Today a friend told me about an atheist she knows who now wants to pray and be Christian. My friend kept giggling and talking about the "miracle" of this atheist's conversion, but there was no hint of the reality of it. It's as if the game is won. The story is over. He's Christian, no longer atheist. End of story. Ta da!
But what of the reality of who this man is? What of the struggles and disappointments he's bound to face? What of the next step, maturity in Christ? Who can lead him from infancy in the gospel to maturity, "attaining to the fullness (πλήρωμα)", so that he is not "swept by every wind of doctrine blown by the cunning and craftiness of others"? Somehow my friend sees this as a game, as a switch you flip, as a yes that drowns out the no, as a complete victory, rather than a wobbly and tentative first step toward the light that is still far away.
Saturday, July 15, 2017
“The truth of the tragedy is action itself, that is, action on the new, differentiated level of a movement in the soul that culminates in the decision . . . of a mature, responsible man. . . . Tragedy as a form is the study of the human soul in the process of making decisions, while the single tragedies construct conditions and experimental situations, in which a fully developed, self-conscious soul is forced into action.”

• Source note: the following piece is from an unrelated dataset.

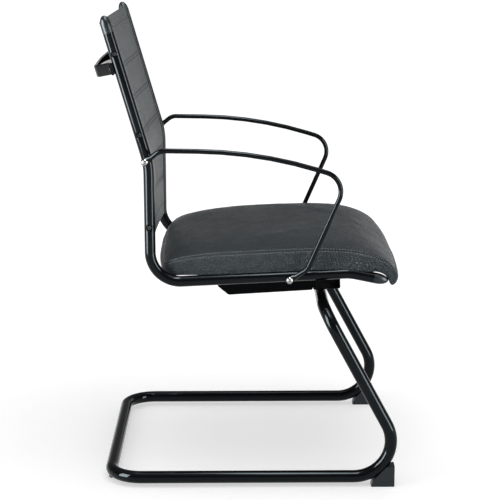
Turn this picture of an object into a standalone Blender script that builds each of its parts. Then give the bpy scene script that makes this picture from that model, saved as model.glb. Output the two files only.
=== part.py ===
"""Guest chair on a bent sled base, with rod arms, a slung leather back and an upholstered seat.

Metres, +Z up. The chair faces +X, the floor is Z = 0, and the XZ plane is its plane of symmetry.
"""
import math

import bmesh
import bpy
from mathutils import Matrix, Vector

# Side frame: one bent tube on each side, post and seat rail in one
SIDE_SPACING = 0.470
TUBE_DIAMETER = 0.022
TUBE_WALL = 0.0018
POST_X = -0.192
KINK_HEIGHT = 0.659
POST_LEAN = math.radians(16.04)
POST_TUBE_TOP = 0.915
RAIL_HEIGHT = 0.4272
SEAT_TILT = math.radians(2.69)
RAIL_NOSE_X = 0.208
RAIL_NOSE_DROP = math.radians(11.7)
RAIL_END_X = 0.255
KINK_RADIUS = 0.160
POST_BEND_RADIUS = 0.060
NOSE_RADIUS = 0.090

# Base: one closed loop of tube, floor runners, legs and the cross tube under the seat
RUNNER_OUTSET = 0.0336
BASE_TUBE_DIAMETER = 0.0254
RUNNER_CLEARANCE = 0.006
REAR_CROSS_X = -0.280
FRONT_CORNER_X = 0.3428
LEG_LEAN = math.radians(28.24)
REAR_CORNER_RADIUS = 0.065
FRONT_CORNER_RADIUS = 0.075
TOP_CORNER_RADIUS = 0.057

# Clearances, sections and facets
CONTACT_GAP = 0.0003
OVERRUN = 0.004
MERGE_DISTANCE = 0.00001
ARC_STEP = math.radians(9.0)
ARM_ARC_STEP = math.radians(11.0)
LONGEST_CHORD = 0.045
TUBE_BEVEL_RESOLUTION = 6
ROD_BEVEL_RESOLUTION = 4
TURNED_STEPS = 20
SMALL_STEPS = 16
SMOOTH_ANGLE = math.radians(38.0)
FLAT_ANGLE = math.radians(0.5)
EDGE_SEGMENTS = 2
FILLET_SEGMENTS = 3

# End fittings of the side tubes
STEM_LENGTH = 0.020
STEM_CHAMFER = 0.001
CAP_LENGTH = 0.0358
CAP_DOME_LENGTH = 0.0200
PLUG_STRAIGHT = 0.006
PLUG_LENGTH = 0.030
DOME_STEPS = 6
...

My gosh, this is tremendous.
It's Eric Voegelin, and again I am alone among my friends in loving this guy.
"A fully developed, self-conscious soul" is spoudaios - "Serious, earnest person. Aristotle's term for the `mature' rational and ethical person, the fully developed human being capable of intelligent thought and responsible decision and action."
But in our world, and most remarkably in the Church at large, consequence is divorced from action, and maturity is divorced from Christ. We see ourselves as infants saved from nothing by a God who makes no demands.
As Niebuhr said, making fun of the theology of the day in most American churches, "A God without wrath brought men without sin into a kingdom without judgment through the ministrations of a Christ without a cross."
And that's not tragic. That's pathetic.